歯周病になると歯肉に炎症が起こり、その影響で歯肉から膿みが出たり出血したりするようになります。
さらに歯周ポケットの溝に細菌が繁殖するため、これらが原因で口臭が起こります。
口臭の原因は様々ですが、歯周病の場合は特にキツイ口臭がすると言われています。
歯肉が炎症を起こすことで、歯周病になると歯肉から出血しやすくなります。
これは歯周病菌と戦うため、患部に血液が集中するのが理由です。
歯磨きや食事の時に歯肉からの出血が目立つ場合、歯周病を疑った方が良いでしょう。
歯槽骨が溶かされると歯肉が退縮するため、歯肉が下がってしまいます。
そうなると本来歯肉に覆われているはずの歯の根元が露出するため、一見歯が長くなったように見えます。
露出した歯の根はエナメル質がなく象牙質が剥き出しのため、冷たさや熱さを感じるとしみてしまいます。
歯周病の自覚症状の中で最も分かりやすいものの、この自覚症状で歯周病に気づくようでは遅すぎます。

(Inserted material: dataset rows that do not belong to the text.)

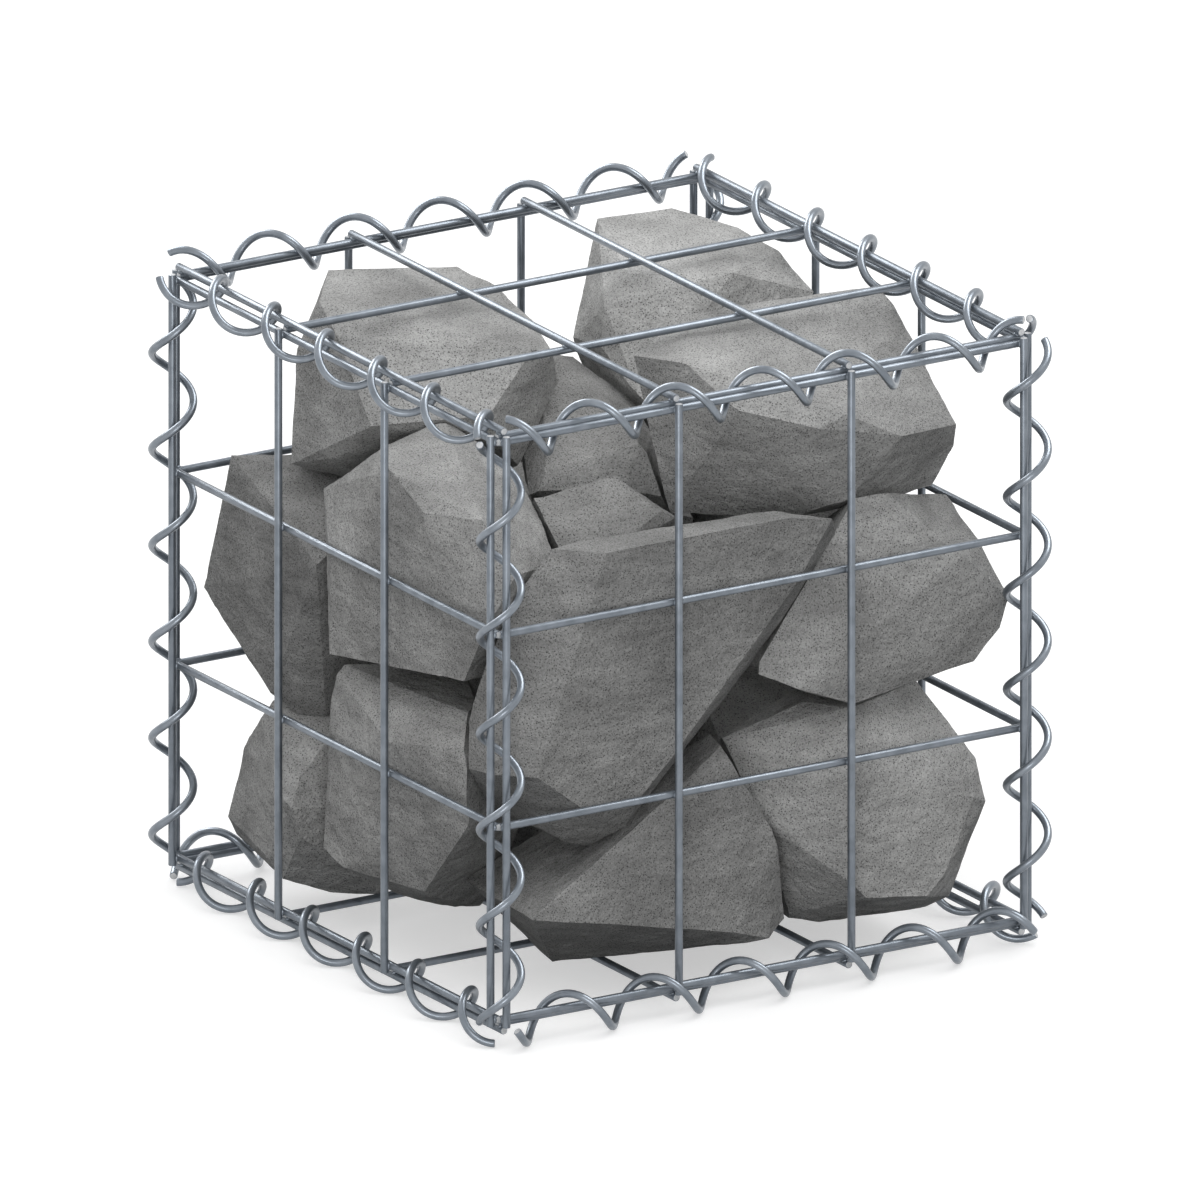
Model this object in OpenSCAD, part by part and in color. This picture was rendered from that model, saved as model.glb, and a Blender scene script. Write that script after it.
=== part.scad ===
// Gabion: a stone-filled cube basket of welded wire mesh.
// Six mesh panels stand edge to edge, and a wire coil is screwed along each of
// the twelve edges to lace them together. Quarried stones fill the basket.
// Every length is in millimetres. The origin is on the ground below the centre,
// the front panel faces -Y, and +Z is up.

/* [Basket] */
// Pitch of the mesh, from wire to wire
cell = 100; // [60:5:150]
// Number of mesh cells along each edge of the basket
cells = 3; // [2:1:5]
// Diameter of the mesh wire
wire_d = 4; // [2.5:0.5:6]
// Depth that crossing wires sink into each other at a weld
weld_sink = 0.6; // [0.3:0.1:1]
// Air left between the wires of neighbouring panels
panel_gap = 0.25; // [0.2:0.05:1]
// Distance that the outer wires end short of the next panel
end_clear = 0.9; // [0.3:0.1:2]

/* [Binder coils] */
// Diameter of the coil wire
coil_wire_d = 4; // [2.5:0.5:6]
// Outside diameter of a coil
coil_od = 24.5; // [22:0.5:34]
// Turns of a coil along one mesh cell
turns_per_cell = 2; // [1:1:3]

/* [Stone fill] */
// Air left where a piece is seated on another
seat_gap = 0.3; // [0.2:0.05:0.6]

/* [Hidden] */

WIRE_COLOUR = [0.50, 0.53, 0.57];
STONE_COLOUR = [0.55, 0.54, 0.52];

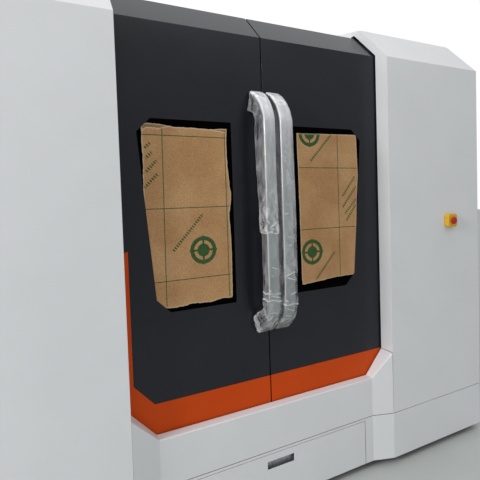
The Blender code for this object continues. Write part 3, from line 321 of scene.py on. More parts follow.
def wrappingFilm(s):
    # low-density polythene film: clear where it hangs free, milky where it clings, white along creases and
    # along painted highlights and glints; crumpled parts break into flat facets about 30 mm across, with a
    # bright line round each that is part fold whitening and part painted highlight
    material, add, place = newMaterial("polytheneFilm")
    milkAndOverheadLight, creaseAndHighlight, crumpled = ((add("Attribute", attribute_name=name), "Fac")
                              for name in ("milkAndOverheadLight", "creaseAndHighlight", "crumpled"))
    mapped = add("Mapping", {"Vector": place, "Scale": s["streaks"]})
    streaks = add("TexNoise", {"Vector": mapped, "Scale": 1.0, "Detail": 1.5})
    uneven = add("MapRange", [streaks, 0.3, 0.7, -0.08, 0.10])
    cover = add("Math", [milkAndOverheadLight, uneven], operation="ADD", use_clamp=True)
    sway = add("TexNoise", {"Vector": place, "Scale": s["bends"], "Detail": 2.0})
    swayed = add("Mix", {"Factor": s["bend"], 4: place, 5: (sway, "Color")}, data_type="VECTOR")
    turned = add("Mapping", {"Vector": (swayed, 1), "Rotation": s["facetTurn"], "Scale": s["facets"]})
    cells = add("TexVoronoi", {"Vector": turned, "Scale": 1.0})
    seams = add("TexVoronoi", {"Vector": turned, "Scale": 1.0}, feature="DISTANCE_TO_EDGE")
    tone = add("RGBToBW", [(cells, "Color")])
    facet = add("MapRange", [tone, 0.2, 0.8, -0.22, 0.30])
    facets = add("Math", [facet, crumpled, cover], operation="MULTIPLY_ADD", use_clamp=True)
    # bright line round each crumpled facet: part fold whitening, part painted highlight
    line = add("MapRange", [seams, 0.0, s["line"], 1.0, 0.0])
    lines = add("Math", [line, crumpled], operation="MULTIPLY")
    strong = add("Math", [lines, tone], operation="MULTIPLY")
    # creases together with the painted highlights and glints laid on the sleeve
    bright = add("Math", [strong, creaseAndHighlight], operation="MAXIMUM")
    white = add("Math", [bright, s["creaseAndHighlightCover"]], operation="MULTIPLY")
    waves = add("Bump", {"Height": streaks, "Strength": 0.35, "Distance": 0.004})
    depth = add("Math", [cells, crumpled], operation="MULTIPLY")
    add("OutputMaterial", [add("BsdfPrincipled", {
        "Base Color": add("ValToRGB", [bright], stops=[(0.0, s["thin"]), (1.0, s["folded"])]),
        "Alpha": add("Math", [facets, white], operation="MAXIMUM", use_clamp=True),
        "Normal": add("Bump", {"Height": depth, "Strength": 0.8, "Distance": 0.012, "Normal": waves}),
        "Roughness": 0.16, "IOR": 1.51, "Specular IOR Level": 0.9})])
    return material


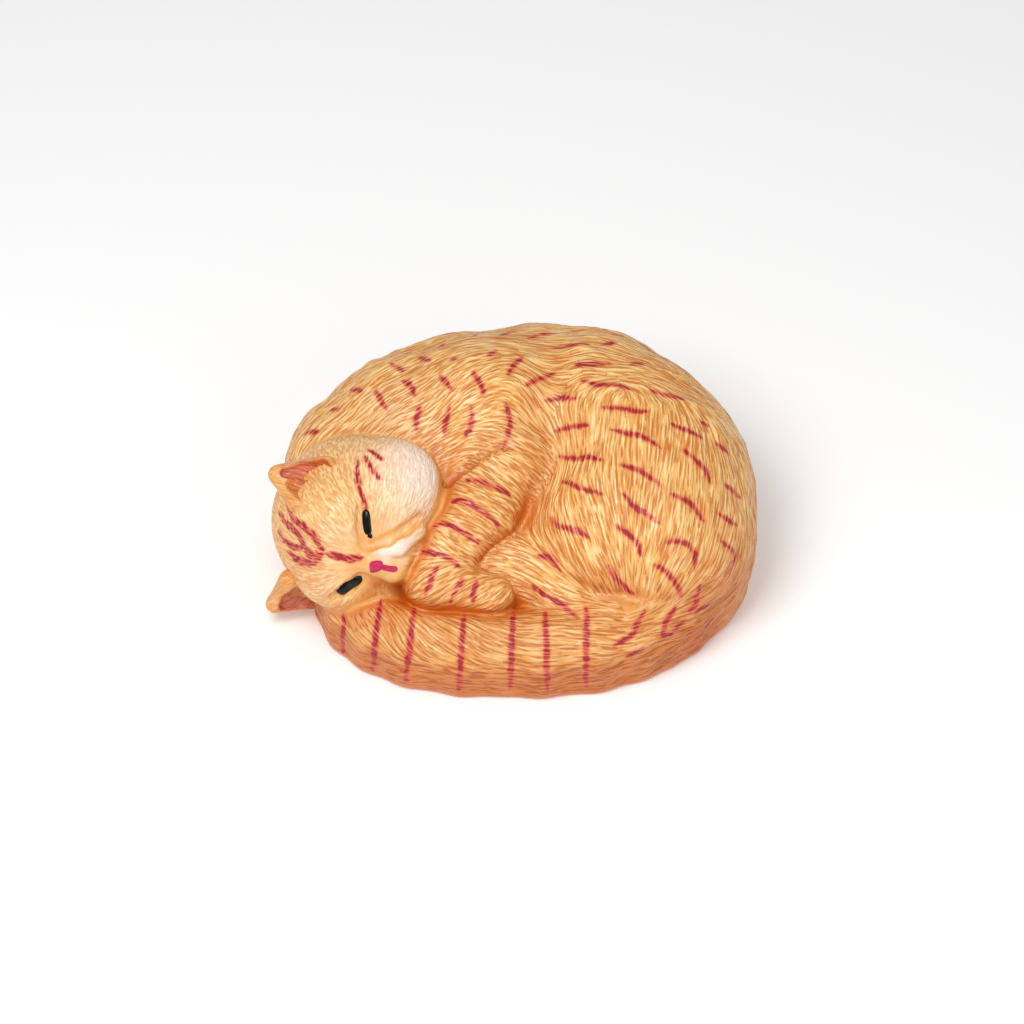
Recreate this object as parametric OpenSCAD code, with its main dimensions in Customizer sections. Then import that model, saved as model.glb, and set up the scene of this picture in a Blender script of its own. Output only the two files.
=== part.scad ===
// Curled, sleeping cat figurine in hand-painted ceramic.
// Millimetres. +Z up. The figurine rests on Z = 0 and its outer box is centred on the origin in X and Y.
// The tail wraps round the front, which faces -Y. The head lies at -X with its crown outwards.
// Lengths below are for a figurine 120 wide, and the whole model then scales with its width.

/* [Overall] */
// Width of the figurine, from the crown of the head to the rump
figure_w = 120; // [80:1:180]
// Extra height of the back and the haunch
back_rise = 0; // [-2:0.5:2]

/* [Castings] */
// Wall of the hollow castings
wall = 4; // [3:0.5:4.5]
// Radius of the vent through the base plate, which lets the air out of the kiln
vent_r = 4; // [2:0.5:6]
// Thickness of the base plate
plate_t = 3; // [2.5:0.5:4]
// Thickness of the felt under the base plate
felt_t = 1.2; // [0.8:0.2:1.6]

/* [Features] */
// Radius of the skull
skull_r = 21; // [19:0.5:21.5]
// Radius of the tail where it crosses the front
tail_front_r = 9.4; // [8:0.2:10]
// Radius of the left wrist
wrist_r = 7; // [5.6:0.2:7.2]

/* [Hidden] */
$fn = 28;

// Width over the stations below, and the middle of their outer box
design_w = 119.9;
mid = [-0.1, 0, 0];
rim_z = 0.2;        // the ceramic stands clear of the shelf by this much, on the felt
foot_ratio = 0.87;  // a flank's radius at the ground against its largest radius
foot_h = 1;
play = 0.5;         // gap round the base plate
cut = 1;            // overshoot of a cutting solid

// A station is [x, y, z, radius]. The spine runs from the rump round the outside to the neck.
SPINE = [[35, -10, 18.5, 24], [34, -1, 21.5, 26], [32.5, 4.5, 23.5, 26], [27.5, 11.5, 24.5, 26.2],
         [18.5, 20, 24.5, 26], [7, 23.5, 23.5, 25.5], [-12, 22, 22.5, 24.5], [-27, 17.5, 21.5, 22.5],
         [-36.5, 12.5, 19, 20]];
HAUNCH = [[35, -10, 18.5, 24], [25, -10, 21.5, 22], [20, 2, 20, 22]];
BELLY = [[20, 2, 20, 20], [8, -17, 14, 15], [-14, -16, 12, 14], [-27, 6, 16, 16]];
NECK = [[-24, 6, 28, 15], [-12, 2, 30, 11]];
SHOULDER = [[-18, 18, 28, 19], [-7, 14.5, 35.5, 17]];

LEG = [[-7, 14.5, 35.5, 16.2], [-1, 0.5, 34, 11.3], [-8, -11.7, 29, 10.2], [-16.3, -20.8, 24.5, 8.5],
       [-19.5, -28, 21, wrist_r], [-5, -31, 18.5, wrist_r - 1.2]];
FOOT = [[0, -21, 19, 8], [12, -29, 15, 6.5], [24, -34, 13, 7]];

// The tail follows an oval round the front, from its root on the rump to its tip under the chin.
// Its angles are counted from +X, and its radius is looked up by the angle turned.
TAIL_OVAL = [44.3, 39.5, 2.5];  // half length, half depth, squareness
tail_x = -1;        // the oval's centre
TAIL_ANGLES = [-22, -34, -44, -54, -68, -84, -100, -116, -130, -143, -155];
TAIL_R = [[22, 14], [30, 13], [45, 11], [60, 10.4], [90, tail_front_r], [120, 9.2],
          [140, 8.8], [155, 7]];
tail_lift = 0.95;   // height of the tail's axis against its radius

// The head has its own axes: left, forward to the nose, and up to the crown.
head_c = [-38.2, -11, 25];
nose_dir = unit([0.18, -0.94, 0.276]);
left_dir = unit(cross([-0.98, -0.177, 0.05], nose_dir));
crown_dir = cross(nose_dir, left_dir);
CHEEKS = [[10.5, 4.5, -8, 12.3], [-10.5, 4.5, -7, 12]];
MUZZLE = [[4.4, 16, -4.5, 5.2], [-4.4, 16, -4.5, 5.2], [0, 19.4, -1, 3.6], [0, 15, -8.5, 4.6],
          [0, 8, -2, 9]];
BROW = [[5.5, 8, 4.5, 12.4], [-5.5, 8, 4.5, 12.4]];
// Each ear: the outer and inner ends of its root, then its tip
LEFT_EAR = [[18.5, 4, 8, 2.4], [10.5, 8, 15.5, 2.2], [17, 1.5, 19.4, 1.6]];
RIGHT_EAR = [[-19, 3, 10.5, 2.4], [-11, 7, 18, 2.2], [-20.4, 1.5, 20.9, 1.6]];

cheek_inset = 4;    // the bead that a cheek grows from is smaller than the skull by this much
ear_base = 0.8;     // how far out the bead behind an ear lies, against the outer end of its root
ear_back_r = 3;     // radius of that bead, and its height above the root
ear_rim = 0.6;      // how far the hollow of an ear sits in front of its back wall
ear_lip = 1.5;      // how far it stays below the tip

// The plate closes an oval opening in the underside of the body.
OPENING = [40, 24];
opening_at = [4, 8];
oval_step = 5;      // angle between the corners of the oval
ledge_z = 6;        // height of the ring round the opening
neck_r = 6;         // passage for the slip between the body and the head
neck_at = [-30, 10, 20];            // its end in the body
TAIL_ROOT_VOID = [26, 0, 18, 8];    // the hollow of the tail starts in that of the body

function unit(v) = v / norm(v);
function power(v, n) = sign(v) * pow(abs(v), n);
function oval(o, t) = [o[0] * power(cos(t), 2 / o[2]), o[1] * power(sin(t), 2 / o[2])];
function on_head(s) = concat(head_c + s[0] * left_dir + s[1] * nose_dir + s[2] * crown_dir, [s[3]]);
function ear_back(s) = [ear_base * s[0], 0, s[2] + ear_back_r, ear_back_r];
function place(s) = [s[0], s[1], s[2]];
function raised(path) = [for (s = path) [s[0], s[1], s[2] + back_rise, s[3]]];
function thinner(path, t) = [for (s = path) [s[0], s[1], s[2], s[3] - t]];
function tail_path() = [for (a = TAIL_ANGLES) let (p = oval(TAIL_OVAL, a), r = lookup(-a, TAIL_R))
    [p[0] + tail_x, p[1], tail_lift * r, r]];

module bead(s) {
    translate(place(s)) sphere(r = s[3]);
}

// A bead with a broad foot under it, so that its flanks run down to the ground
module mound(s, ground) {
    bead(s);
    translate([s[0], s[1], ground]) cylinder(r = foot_ratio * s[3], h = foot_h);
}

module limb(path) {
    for (i = [0 : len(path) - 2])
        hull() {
            bead(path[i]);
            bead(path[i + 1]);
        }
}

module flank(path, ground) {
    for (i = [0 : len(path) - 2])
        hull() {
            mound(path[i], ground);
            mound(path[i + 1], ground);
        }
}

module above(z) {
    intersection() {
        children();
        translate([-design_w, -design_w, z]) cube(2 * design_w);
    }
}

module scaled() {
    scale(figure_w / design_w) translate(-mid) children();
}

module torso(t, ground) {
    flank(thinner(raised(SPINE), t), ground);
    flank(thinner(raised(HAUNCH), t), ground);
    flank(thinner(BELLY, t), ground);
    limb(thinner(SHOULDER, t));
    limb(thinner(NECK, t));
}

module skull(t) {
    bead(on_head([0, 0, 0, skull_r - t]));
    for (c = CHEEKS) hull() {
        bead(on_head([0, 0, 0, skull_r - cheek_inset - t]));
        bead(on_head([c[0], c[1], c[2], c[3] - t]));
    }
    hull() for (s = BROW) bead(on_head([s[0], s[1], s[2], s[3] - t]));
}

module muzzle() {
    hull() for (s = MUZZLE) bead(on_head(s));
}

module tail_solid() {
    above(rim_z) flank(tail_path(), rim_z);
}

module hollow_tail() {
    above(rim_z + wall) limb(concat([TAIL_ROOT_VOID], thinner(tail_path(), wall)));
}

module hollow_body() {
    above(ledge_z) torso(wall, rim_z);
}

module opening(grow, z0, z1) {
    translate([opening_at[0], opening_at[1], z0])
        linear_extrude(z1 - z0) polygon([for (a = [0 : oval_step : 360 - oval_step])
            [(OPENING[0] + grow) * cos(a), (OPENING[1] + grow) * sin(a)]]);
}

module neck_passage() {
    hull() {
        bead(concat(neck_at, [neck_r]));
        bead(on_head([0, 0, 0, neck_r]));
    }
}

module torso_solid() {
    above(rim_z) torso(0, rim_z);
}

module body_shell() {
    color([0.93, 0.66, 0.36]) scaled() difference() {
        torso_solid();
        hollow_body();
        hollow_tail();
        neck_passage();
        opening(0, -cut, ledge_z + cut);
    }
}

module head_shell() {
    color([0.95, 0.76, 0.52]) scaled() difference() {
        union() {
            skull(0);
            muzzle();
        }
        skull(wall);
        neck_passage();
        torso_solid();
        tail_solid();
    }
}

module ear(path) {
    color([0.92, 0.62, 0.36]) scaled() difference() {
        hull() {
            for (s = path) bead(on_head(s));
            bead(on_head(ear_back(path[0])));
        }
        hull() for (s = path) bead(on_head([s[0], s[1] + s[3] + ear_rim, s[2] - ear_lip, s[3]]));
        skull(0);
        torso_solid();
        tail_solid();
    }
}

module left_ear() {
    ear(LEFT_EAR);
}

module right_ear() {
    ear(RIGHT_EAR);
}

module left_foreleg() {
    color([0.94, 0.64, 0.33]) scaled() difference() {
        limb(LEG);
        torso_solid();
        tail_solid();
        skull(0);
        muzzle();
    }
}

module hind_foot() {
    color([0.9, 0.58, 0.28]) scaled() difference() {
        limb(FOOT);
        torso_solid();
        tail_solid();
        limb(LEG);
    }
}

module tail() {
    color([0.94, 0.67, 0.37]) scaled() difference() {
        tail_solid();
        hollow_tail();
        torso_solid();
    }
}

module base_plate() {
    color([0.93, 0.88, 0.8]) scaled() difference() {
        opening(-play, felt_t, felt_t + plate_t);
        translate([opening_at[0], opening_at[1], 0]) cylinder(r = vent_r, h = felt_t + plate_t + cut);
    }
}

module felt_base() {
    color([0.35, 0.25, 0.2]) scaled() difference() {
        opening(-play, 0, felt_t);
        translate([opening_at[0], opening_at[1], -cut]) cylinder(r = vent_r, h = felt_t + 2 * cut);
    }
}

body_shell();
head_shell();
left_ear();
right_ear();
left_foreleg();
hind_foot();
tail();
base_plate();
felt_base();
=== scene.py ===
"""Looks of a curled, sleeping ceramic cat.

The figurine is sculpted as distance fields in millimetres, in the frame of the CAD model, and each
field becomes one closed mesh: body, head, ears, foreleg, hind paw and tail. Locks of fur are carved
into the meshes along a flow over the coat. The finest strands are noise that the coat's material
smears along the same flow, which is kept at the vertices with the masks for the paint.
"""
import math
from concurrent.futures import ThreadPoolExecutor

import bpy
import numpy as np
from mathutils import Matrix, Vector


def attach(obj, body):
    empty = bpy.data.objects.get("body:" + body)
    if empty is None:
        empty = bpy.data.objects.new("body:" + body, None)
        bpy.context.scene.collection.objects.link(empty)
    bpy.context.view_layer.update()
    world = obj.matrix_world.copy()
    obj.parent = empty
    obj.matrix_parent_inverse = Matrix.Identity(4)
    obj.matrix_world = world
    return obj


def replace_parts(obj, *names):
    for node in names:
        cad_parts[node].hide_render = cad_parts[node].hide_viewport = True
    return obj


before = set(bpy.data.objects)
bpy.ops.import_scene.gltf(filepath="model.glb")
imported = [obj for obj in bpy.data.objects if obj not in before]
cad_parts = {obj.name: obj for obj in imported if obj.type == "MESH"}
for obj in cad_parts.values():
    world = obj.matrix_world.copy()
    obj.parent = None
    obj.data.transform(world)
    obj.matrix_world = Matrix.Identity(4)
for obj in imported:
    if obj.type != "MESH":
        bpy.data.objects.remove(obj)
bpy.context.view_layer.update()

MM = 0.001
MID = np.array([-0.1, 0.0, 0.0])       # middle of the stations' box, as in the CAD model
RIM_Z = 0.2                            # the ceramic's lowest level, on the felt
# Cells of the grids that the meshes are made on. Faces that show are cut in four afterwards.
BODY_CELL = 1.03
FINE_CELL = 0.58
EAR_CELL = 0.5
THREADS = 4
BATCH = 8000                           # points that a thread takes at a time
random = np.random.default_rng(7)
pool = ThreadPoolExecutor(THREADS)


# ---------------------------------------------------------------- stations: x, y, z, radius

# The spine runs from the rump round the outside to the neck
SPINE = [(35, -10, 18.5, 24), (34, -1, 21.5, 26), (32.5, 4.5, 23.5, 26), (27.5, 11.5, 24.5, 26.2),
         (18.5, 20, 24.5, 26), (7, 23.5, 23.5, 25.5), (-12, 22, 22.5, 24.5), (-27, 17.5, 21.5, 22.5),
         (-36.5, 12.5, 19, 20)]
HAUNCH = [(35, -10, 18.5, 24), (25, -10, 21.5, 22), (20, 2, 20, 22)]
BELLY = [(20, 2, 20, 20), (8, -17, 14, 15), (-14, -16, 12, 14), (-27, 6, 16, 16)]
SHOULDER = [(-18, 18, 27, 18.4), (-7, 14.5, 35.5, 17)]
NECK = [(-24, 6, 28, 15), (-12, 2, 30, 11)]
LEG = [(-7, 14.5, 34.5, 14.5), (-1, 0.5, 34, 11.3), (-8, -11.7, 29, 10.2), (-16.3, -20.8, 24.5, 8.5),
       (-19.5, -28, 21, 7), (-5, -31, 18.5, 5.8)]
FOOT = [(0, -21, 19, 8), (12, -29, 15, 6.5), (24, -34, 13, 7)]
FLANK_PULL = 0.13                      # share of its radius that a flank has lost at the ground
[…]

歯がグラつくということは歯槽骨がある程度溶かされているということですから、
歯周病が中期段階以降まで進行してしまっているのです。
いかがでしたか?
最後に、歯周病の痛みや症状についてまとめます。
1. 歯周病の痛み :痛みがほとんどないため歯周病は自覚しにくく、静かなる病気とも表現されている
2. 歯周病の症状 :歯周ポケットの溝が深くなる、歯肉が炎症を起こす、歯槽骨が溶かされる、歯が抜け落ちる
3. 歯周病の自覚症状 :口臭がする、歯肉から出血する、歯が長くなって見える、歯がグラつく
これら3つのことから、歯周病の痛みや症状について分かります。
特に知っておいてほしいのは「歯周病は痛みがない」と「歯周病が進行すると歯を失う」の2つです。
痛みがないということは、歯が全く痛くない人でも健康とは限らないと言えます。
そして進行すると歯を失うということは、例え痛みがなくても歯周病は怖い病気だと言えるのです。